Loving yourself doesn´t mean loving only the convenient parts and improving the rest. It means understanding all of you and by listening to your inner wisdom bringing together all the overlooked parts of your Self. You are the creator of your life. You are a part of God with a powerful desire to create. Your feelings are the most powerful tools you can use in the creation process, they don´t deserve to be refused or ignored. They are your greatest and most powerful gift because they are showing you the way home to your Self again and again, no matter how many times you refuse to listen.
Do whatever it takes to support yourself now
Healing consists of shining the light of your consciousness on whatever was buried in the darkness of unconsciousness or in other words – in a lack of consciousness, because of the initial fear. At first, in order to transcend a feeling and a related pattern of thought it is more than enough to become aware that it exists. The uncomfortable feeling shows you that something in your inner space is acting against your Self. It can be the thoughts you think, the words you speak or the actions you take. If we come back to the example from the previous exercise when you were lacking the attention of your parent, your task now is to think, speak and do everything in your power to make yourself feel heard and supported. For instance, if your friend asks you to do something, but you don´t feel like doing it you will have to learn to say NO. If you feel like you want to be complimented then you compliment yourself (it is enough to do it mentally, but you can also write it down or state it out loud). If you want to have a certain type of experience, you provide it for yourself or ask someone you trust to help you fulfill your needs.

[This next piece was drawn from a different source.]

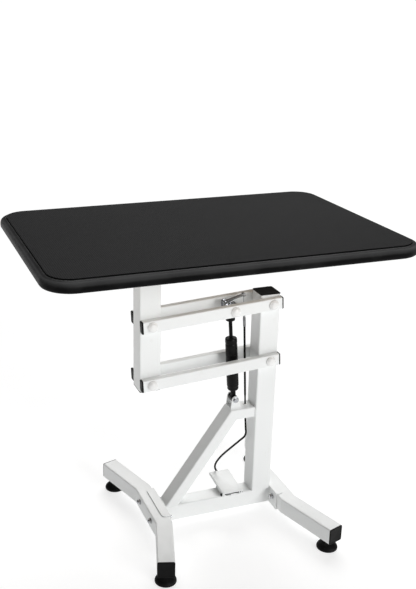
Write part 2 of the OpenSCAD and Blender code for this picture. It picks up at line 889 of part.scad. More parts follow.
// Folded plate with two side flanges and a hook that pulls the cable's wire
module pedal_plate() color(white) {
    half = pedal_width / 2;
    far = pedal_length - pedal_near;
    on_pedal() difference() {
        union() {
            translate([-half, -pedal_near, plate_over]) cube([pedal_width, pedal_length, plate]);
            for (x = [-half, half - plate]) {
                translate([x, -pedal_near, 2]) cube([plate, pedal_length, plate_over - 2]);
                rod_x(5.5, x, x + plate);
            }
            translate([10.5, far - 12, hook_drop]) cube([plate, 12, plate_over - hook_drop]);
            translate([-8.5, far - 10, hook_drop]) cube([19.5 + plate - 0.5, 20, plate]);
        }
        rod_x(pin_r + fit, -half - 1, half + 1);
        translate([stop_x - pedal_x, hook_y, hook_drop - 1]) cylinder(r = 1.6, h = 5);
    }
}

module pedal_nipple() color(zinc) {
    on_pedal() translate([stop_x - pedal_x, hook_y, hook_drop - 5]) cylinder(r = 3.5, h = 5);
}

module pedal_wire() color(zinc) {
    translate([stop_x, stop_y, pin_z - 12.5]) cylinder(r = wire_r, h = ferrule_top - pin_z + 12);
}

// Torsion spring round the pedal pin, one leg on the bracket and one under the plate
module pedal_spring() color(steel) {
    turns = 5.5;
    steps = 12;
    coil_r = 4.1;
    pitch = 2.4;
    last = turns * pitch;
    coil = [for (k = [0:turns * steps])
        [k * pitch / steps, -coil_r * sin(360 * k / steps), -coil_r * cos(360 * k / steps)]];
    low_leg = [[0, 22, -5.4], [0, 6, -5]];
    high_leg = [[last, 8, 4.8], [last, 22, 6.6]];
    translate([pedal_x - 16, pin_y, pin_z])
        sweep(concat(low_leg, coil, high_leg), 0.9, 8, [1, 0, 0]);
}

// ---- release cable ----

module cable_ferrules() color(black) {
    translate([139.6, 0, stub_top]) ring(6.5, 3.2, 3);
    translate([139.6, 0, stub_top - tube_wall]) ring(4.4, 3.2, tube_wall);
    translate([141.5, 0, stub_low - 2]) ring(6.5, 3.4, 2);
    translate([stop_x, stop_y, beam_top + plate]) ring(4.2, 2.4, ferrule_top - beam_top - plate);
}

module release_cable() color(black) {
    sweep(smooth(cable_route, 3), cable_r, cable_sides, [0, 1, 0]);
}

base_beam();
diagonal_brace();
spring_stub();
fixed_column();
column_cap();
saddle_brackets();
left_leg();
right_leg();
leg_end_caps();
leg_bolts();
leg_nuts();
foot_nuts();
spring_clevis();
clevis_bolt();
column_bushes();
pedal_bracket();
bracket_screws();
pedal_pin();
pedal_spring();
cable_ferrules();
release_cable();
pedal_wire();
pedal_plate();
pedal_nipple();
front_upper_arm();
rear_upper_arm();
upper_arm_caps();
upper_pivot_shafts();
trunnion_bolts();
upper_dome_caps();
front_lower_arm();
rear_lower_arm();
lower_arm_caps();
lower_pivot_shafts();
lower_dome_caps();
table_column();
table_column_cap();
table_column_bushes();
support_rails();
cross_bars();
table_board();
table_mat();
edge_trim();
board_screws();
spring_cylinder();
spring_eye();
spring_gland();
spring_rod();
spring_piston();
rod_collar();
release_head();
lever_pin();
cable_adjuster();
lever_wire();
release_lever();
valve_pin();
foot_front_left();
foot_rear_left();
foot_front_right();
foot_rear_right();
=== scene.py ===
import json
import math
import random

import bpy
import bmesh
from mathutils import Matrix, Vector


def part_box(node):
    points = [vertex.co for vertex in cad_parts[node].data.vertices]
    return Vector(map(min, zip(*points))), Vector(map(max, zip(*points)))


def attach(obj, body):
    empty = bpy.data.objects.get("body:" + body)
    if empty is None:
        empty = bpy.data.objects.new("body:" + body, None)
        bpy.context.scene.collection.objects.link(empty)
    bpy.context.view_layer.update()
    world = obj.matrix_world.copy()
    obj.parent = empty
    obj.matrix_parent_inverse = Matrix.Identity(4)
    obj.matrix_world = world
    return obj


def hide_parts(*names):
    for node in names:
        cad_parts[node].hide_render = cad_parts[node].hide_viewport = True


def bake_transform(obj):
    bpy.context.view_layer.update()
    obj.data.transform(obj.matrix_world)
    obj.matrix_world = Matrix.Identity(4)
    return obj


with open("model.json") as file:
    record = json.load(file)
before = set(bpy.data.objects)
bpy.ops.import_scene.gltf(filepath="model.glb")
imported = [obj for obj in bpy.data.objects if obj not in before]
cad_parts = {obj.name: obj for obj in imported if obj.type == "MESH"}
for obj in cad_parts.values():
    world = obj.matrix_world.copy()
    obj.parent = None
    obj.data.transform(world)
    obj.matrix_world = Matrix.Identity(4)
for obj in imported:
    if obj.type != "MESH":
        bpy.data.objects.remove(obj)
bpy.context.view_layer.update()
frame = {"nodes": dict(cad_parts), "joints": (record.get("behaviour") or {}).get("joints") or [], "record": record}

MM = 0.001
nodes = frame["nodes"]
scene = bpy.context.scene
pivots = {j["name"]: Vector(j["pos_m"]) for j in frame["joints"] if "pos_m" in j}

# ---------------------------------------------------------------- camera

# Solved from the photograph: angles in radians, place in metres, lens and sensor in millimetres
YAW, PITCH, ROLL = 0.36023, -0.34601, 0.01585
CAMERA_AT = (-0.77765, -1.91898, 1.41332)
LENS, SENSOR_WIDTH, SHIFT_X = 52.88, 36, 0.0475
FAR_CLIP = 100
right = Vector((math.cos(YAW), -math.sin(YAW), 0))
forward = Vector((math.sin(YAW) * math.cos(PITCH), math.cos(YAW) * math.cos(PITCH), math.sin(PITCH)))
up = right.cross(forward)
right_r = math.cos(ROLL) * right + math.sin(ROLL) * up
up_r = -math.sin(ROLL) * right + math.cos(ROLL) * up
camera_data = bpy.data.cameras.new("camera")
camera_data.sensor_width = SENSOR_WIDTH
camera_data.lens = LENS
camera_data.shift_x = SHIFT_X
camera_data.clip_end = FAR_CLIP
camera = bpy.data.objects.new("camera", camera_data)
scene.collection.objects.link(camera)
camera.matrix_world = Matrix.Translation(CAMERA_AT) @ Matrix(
    (right_r, up_r, -forward)).transposed().to_4x4()
scene.camera = camera

# ---------------------------------------------------------------- materials


class Nodes:
    """Short calls for building a material's nodes."""

    def __init__(self, name):
        self.material = bpy.data.materials.new(name)
        self.material.use_nodes = True
        self.tree = self.material.node_tree
        self.shader = self.tree.nodes["Principled BSDF"]
        self.place = self.add("ShaderNodeTexCoord").outputs["Object"]

    def add(self, kind, **values):
        node = self.tree.nodes.new(kind)
        for key, value in values.items():
            setattr(node, key, value)
        return node

    def link(self, source, target):
        self.tree.links.new(source, target)

    def feed(self, socket, value):
        """Gives a socket a value, or links another node's output to it."""
        if isinstance(value, (int, float, tuple)):
            socket.default_value = value
        else:
            self.link(value, socket)

    def stretch(self, scale):
        """Object coordinates multiplied by scale along each axis."""
        node = self.add("ShaderNodeMapping")
        node.inputs["Scale"].default_value = scale
        self.link(self.place, node.inputs["Vector"])
        return node.outputs["Vector"]

    def noise(self, scale, detail=3.0, rough=0.5, place=None):
        node = self.add("ShaderNodeTexNoise")
        node.inputs["Scale"].default_value = scale
        node.inputs["Detail"].default_value = detail
        node.inputs["Roughness"].default_value = rough
        self.link(place or self.place, node.inputs["Vector"])
        return node.outputs["Fac"]

    def facing_up(self):
        """The surface's own normal along Z, from -1 to 1."""
        split = self.add("ShaderNodeSeparateXYZ")
        self.link(self.add("ShaderNodeNewGeometry").outputs["Normal"], split.inputs[0])
        return split.outputs[2]

    def math(self, operation, a, b=0.0, clamp=False):
        node = self.add("ShaderNodeMath", operation=operation, use_clamp=clamp)
        self.feed(node.inputs[0], a)
        self.feed(node.inputs[1], b)
        return node.outputs[0]

    def span(self, value, low, high, out_low, out_high):
        """Carries low..high over to out_low..out_high and holds it there."""
        node = self.add("ShaderNodeMapRange")
        self.feed(node.inputs["Value"], value)
        for key, number in (("From Min", low), ("From Max", high), ("To Min", out_low), ("To Max", out_high)):
            node.inputs[key].default_value = number
        return node.outputs["Result"]

    def mix(self, factor, a, b):
        """Colour a where factor is 0, colour b where it is 1."""
        node = self.add("ShaderNodeMix", data_type="RGBA")
        self.feed(node.inputs["Factor"], factor)
        self.feed(node.inputs["A"], a)
        self.feed(node.inputs["B"], b)
        return node.outputs["Result"]

    def bump(self, height, distance, strength=1.0, under=None):
        node = self.add("ShaderNodeBump")
        node.inputs["Distance"].default_value = distance
        node.inputs["Strength"].default_value = strength
        self.link(height, node.inputs["Height"])
        if under is not None:
            self.link(under, node.inputs["Normal"])
        return node.outputs["Normal"]

    def set(self, **values):
        """Sets the shader's inputs, with _ in place of the spaces in their names."""
        for key, value in values.items():
            self.feed(self.shader.inputs[key.replace("_", " ")], value)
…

At first, it will be difficult. You will feel like the most selfish person in the world when you say NO to your friend. And when you will compliment yourself, it will seem like the most ridiculous thing you have ever done. However, I have to tell you that, if you want to become who you truly are, this practice is not an option. Every time you say YES when you mean NO, you only reinforce the traumatic experience from your childhood and it becomes part of who you currently are. You need to start telling a new story and to heal the old one. You deserve to be happy like everyone else, you deserve to create a beautiful life for yourself and you are no less worthy than the people you tried to please.